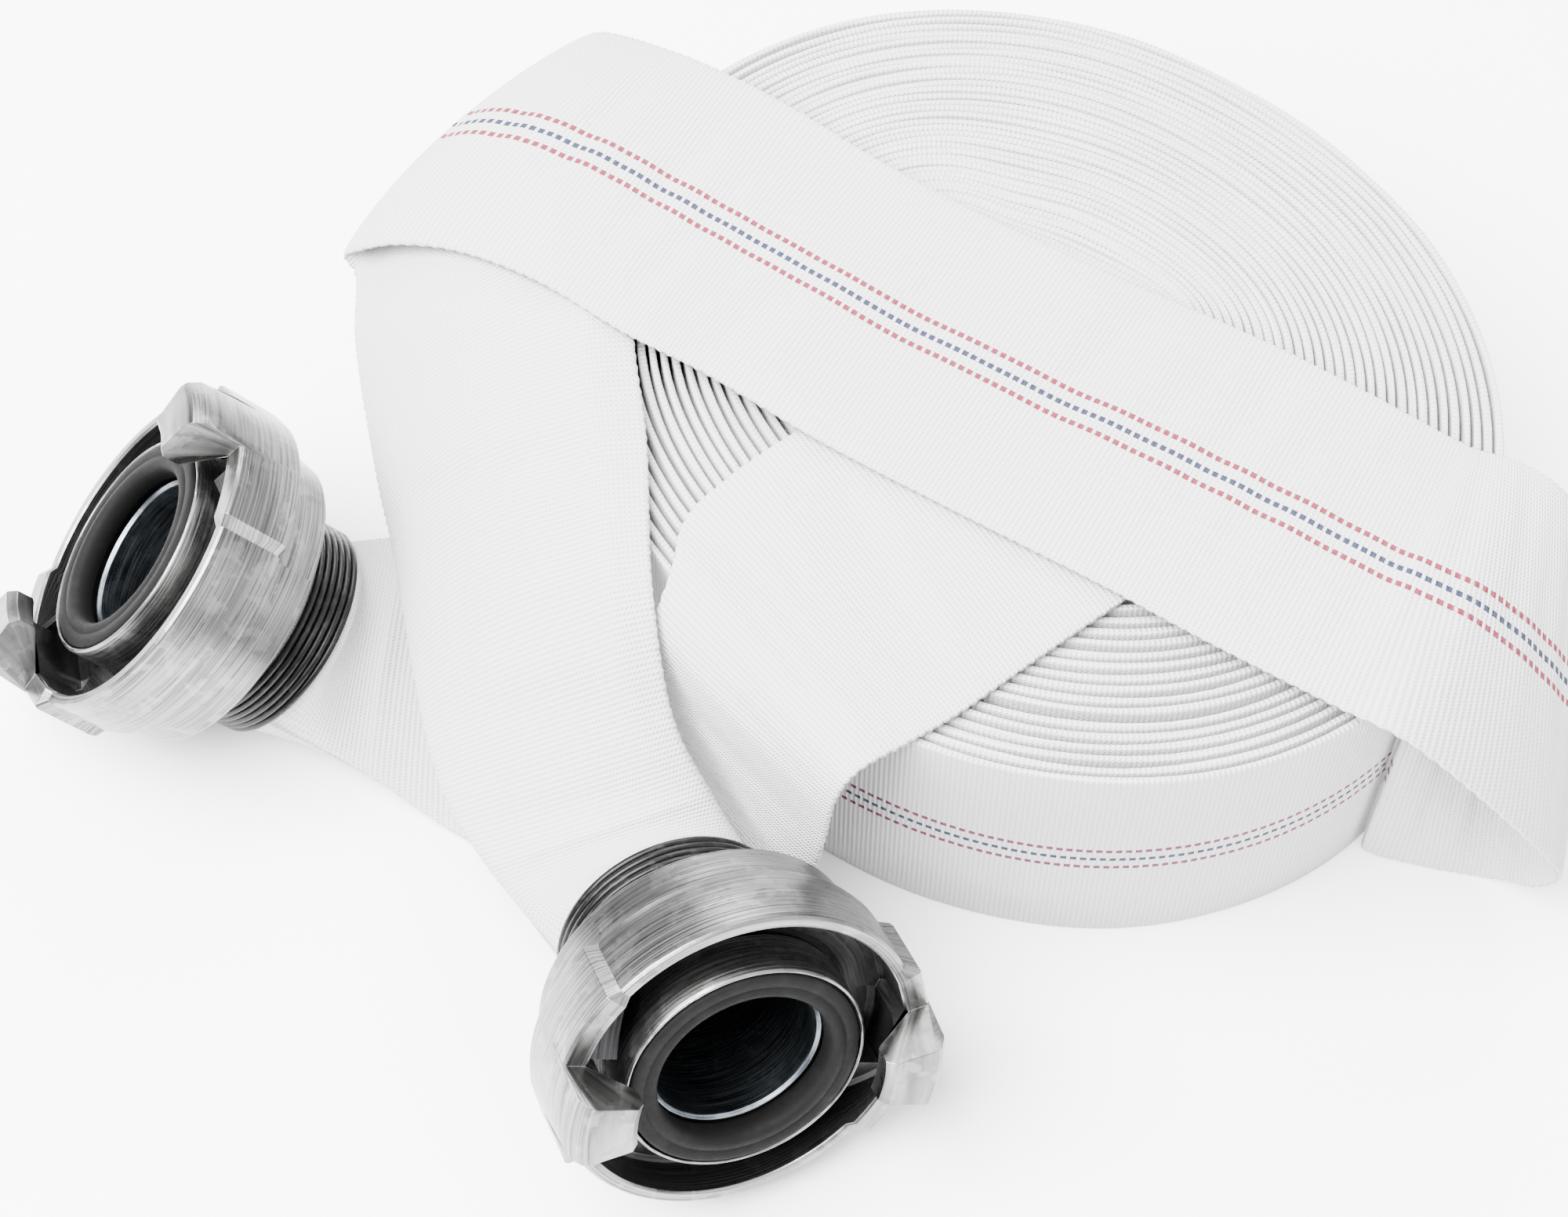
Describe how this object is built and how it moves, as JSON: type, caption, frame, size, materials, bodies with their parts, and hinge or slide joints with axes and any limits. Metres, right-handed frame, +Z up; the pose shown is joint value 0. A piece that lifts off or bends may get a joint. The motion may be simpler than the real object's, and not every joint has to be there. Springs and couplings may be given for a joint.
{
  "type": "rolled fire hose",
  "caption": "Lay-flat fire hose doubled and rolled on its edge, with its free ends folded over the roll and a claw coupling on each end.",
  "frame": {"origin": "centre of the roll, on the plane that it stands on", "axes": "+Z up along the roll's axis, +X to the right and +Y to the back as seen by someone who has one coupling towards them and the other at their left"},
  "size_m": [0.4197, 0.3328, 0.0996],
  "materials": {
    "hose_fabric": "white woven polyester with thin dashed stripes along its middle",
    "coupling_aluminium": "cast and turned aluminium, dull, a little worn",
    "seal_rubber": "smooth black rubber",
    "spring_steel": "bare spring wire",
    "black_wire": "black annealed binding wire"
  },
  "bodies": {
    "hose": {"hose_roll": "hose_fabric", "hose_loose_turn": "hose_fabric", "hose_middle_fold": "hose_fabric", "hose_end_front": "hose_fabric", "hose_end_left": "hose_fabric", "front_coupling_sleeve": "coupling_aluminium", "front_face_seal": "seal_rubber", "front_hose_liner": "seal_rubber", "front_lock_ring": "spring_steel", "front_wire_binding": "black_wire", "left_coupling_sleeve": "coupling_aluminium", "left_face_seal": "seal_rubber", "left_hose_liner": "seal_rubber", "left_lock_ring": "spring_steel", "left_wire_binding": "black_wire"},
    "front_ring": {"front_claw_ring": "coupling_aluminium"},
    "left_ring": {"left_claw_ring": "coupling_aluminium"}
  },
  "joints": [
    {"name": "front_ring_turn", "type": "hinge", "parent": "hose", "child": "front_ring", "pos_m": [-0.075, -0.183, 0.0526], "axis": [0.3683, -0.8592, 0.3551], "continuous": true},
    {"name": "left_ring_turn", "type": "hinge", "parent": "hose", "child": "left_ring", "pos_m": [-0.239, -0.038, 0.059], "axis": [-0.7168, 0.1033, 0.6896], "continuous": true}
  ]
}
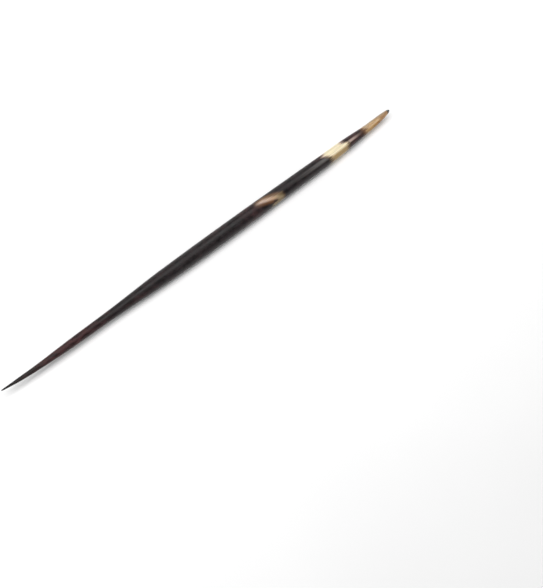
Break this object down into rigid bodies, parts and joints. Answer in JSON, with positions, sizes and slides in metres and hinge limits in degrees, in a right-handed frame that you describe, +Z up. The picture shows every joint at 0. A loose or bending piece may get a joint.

## Set task
Give back all the records exactly as they stand.

## Task result
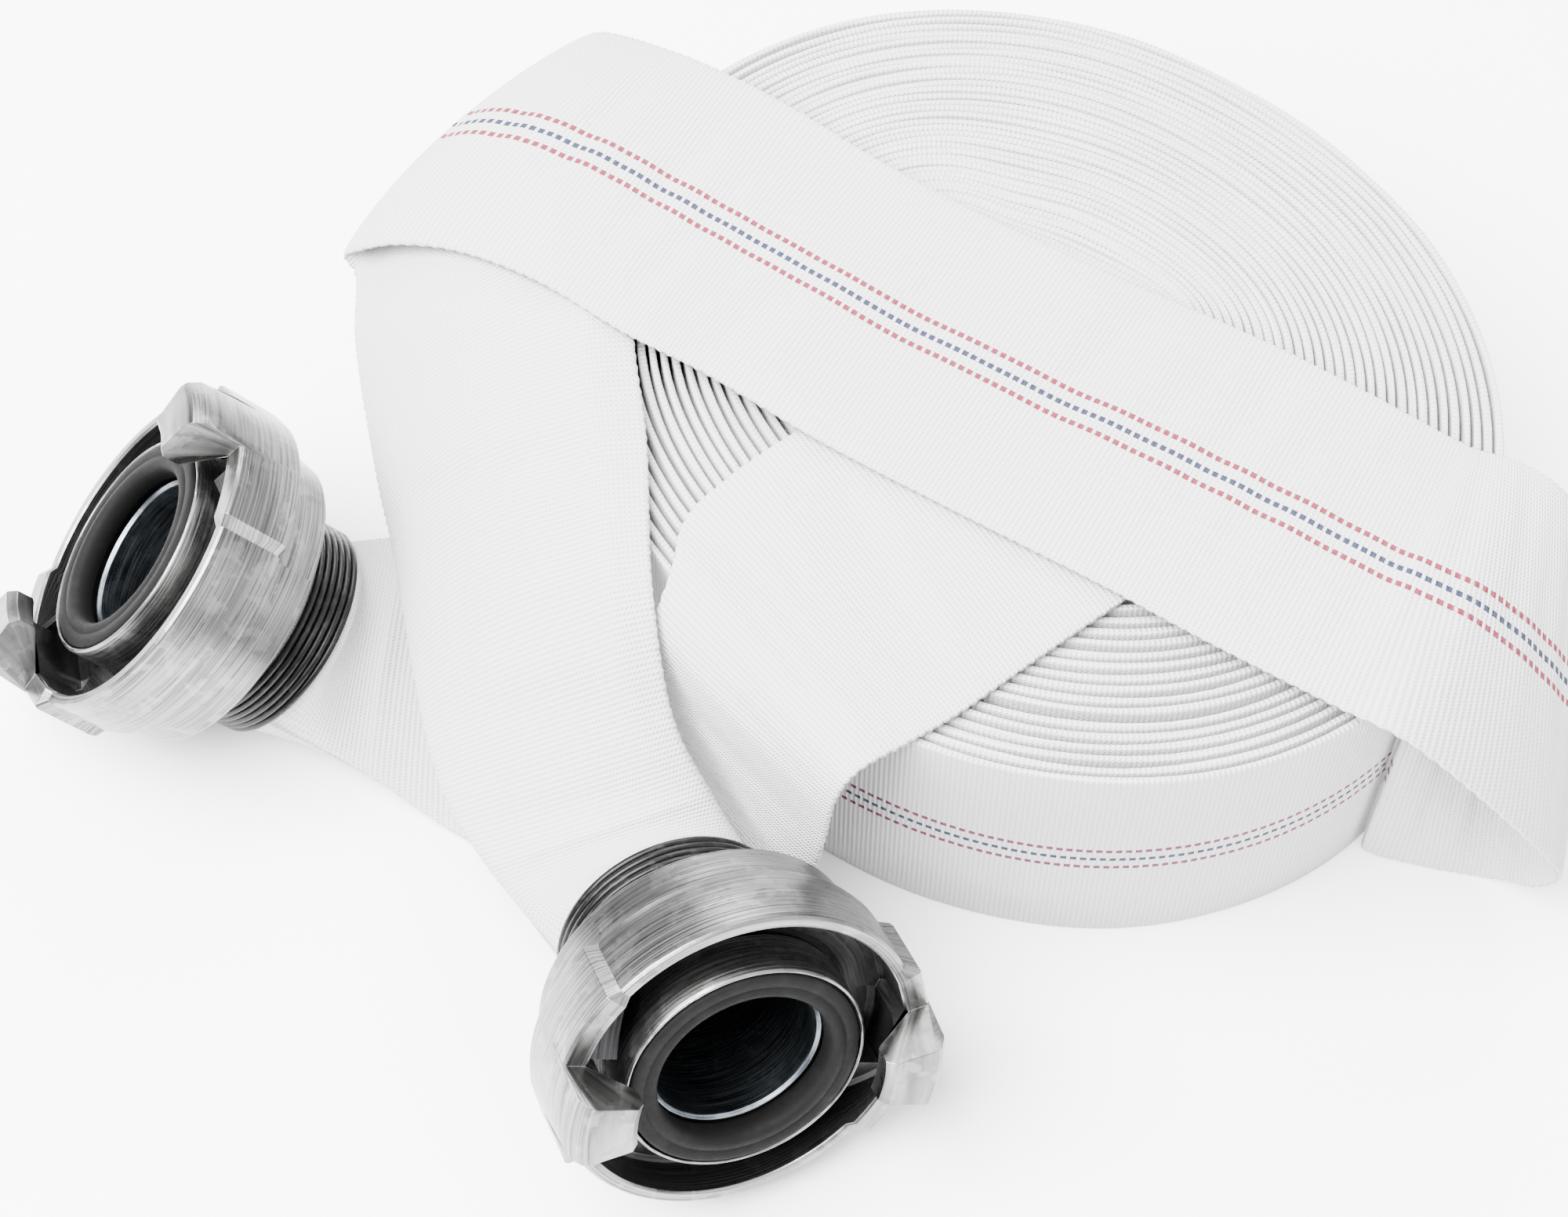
Describe how this object is built and how it moves, as JSON: type, caption, frame, size, materials, bodies with their parts, and hinge or slide joints with axes and any limits. Metres, right-handed frame, +Z up; the pose shown is joint value 0. A piece that lifts off or bends may get a joint. The motion may be simpler than the real object's, and not every joint has to be there. Springs and couplings may be given for a joint.
{
  "type": "rolled fire hose",
  "caption": "Lay-flat fire hose doubled and rolled on its edge, with its free ends folded over the roll and a claw coupling on each end.",
  "frame": {"origin": "centre of the roll, on the plane that it stands on", "axes": "+Z up along the roll's axis, +X to the right and +Y to the back as seen by someone who has one coupling towards them and the other at their left"},
  "size_m": [0.4197, 0.3328, 0.0996],
  "materials": {
    "hose_fabric": "white woven polyester with thin dashed stripes along its middle",
    "coupling_aluminium": "cast and turned aluminium, dull, a little worn",
    "seal_rubber": "smooth black rubber",
    "spring_steel": "bare spring wire",
    "black_wire": "black annealed binding wire"
  },
  "bodies": {
    "hose": {"hose_roll": "hose_fabric", "hose_loose_turn": "hose_fabric", "hose_middle_fold": "hose_fabric", "hose_end_front": "hose_fabric", "hose_end_left": "hose_fabric", "front_coupling_sleeve": "coupling_aluminium", "front_face_seal": "seal_rubber", "front_hose_liner": "seal_rubber", "front_lock_ring": "spring_steel", "front_wire_binding": "black_wire", "left_coupling_sleeve": "coupling_aluminium", "left_face_seal": "seal_rubber", "left_hose_liner": "seal_rubber", "left_lock_ring": "spring_steel", "left_wire_binding": "black_wire"},
    "front_ring": {"front_claw_ring": "coupling_aluminium"},
    "left_ring": {"left_claw_ring": "coupling_aluminium"}
  },
  "joints": [
    {"name": "front_ring_turn", "type": "hinge", "parent": "hose", "child": "front_ring", "pos_m": [-0.075, -0.183, 0.0526], "axis": [0.3683, -0.8592, 0.3551], "continuous": true},
    {"name": "left_ring_turn", "type": "hinge", "parent": "hose", "child": "left_ring", "pos_m": [-0.239, -0.038, 0.059], "axis": [-0.7168, 0.1033, 0.6896], "continuous": true}
  ]
}
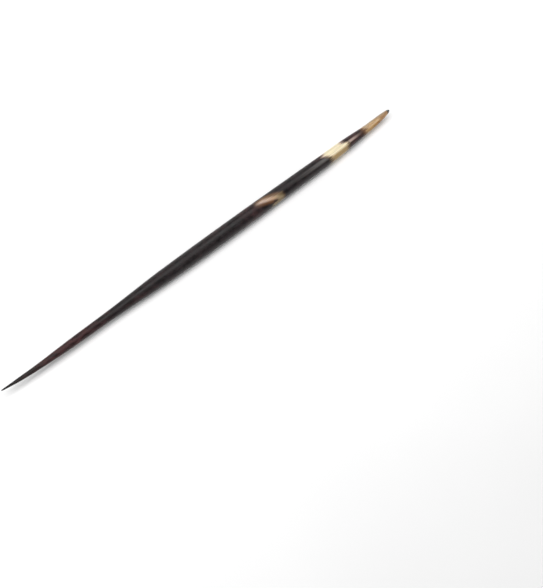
Break this object down into rigid bodies, parts and joints. Answer in JSON, with positions, sizes and slides in metres and hinge limits in degrees, in a right-handed frame that you describe, +Z up. The picture shows every joint at 0. A loose or bending piece may get a joint.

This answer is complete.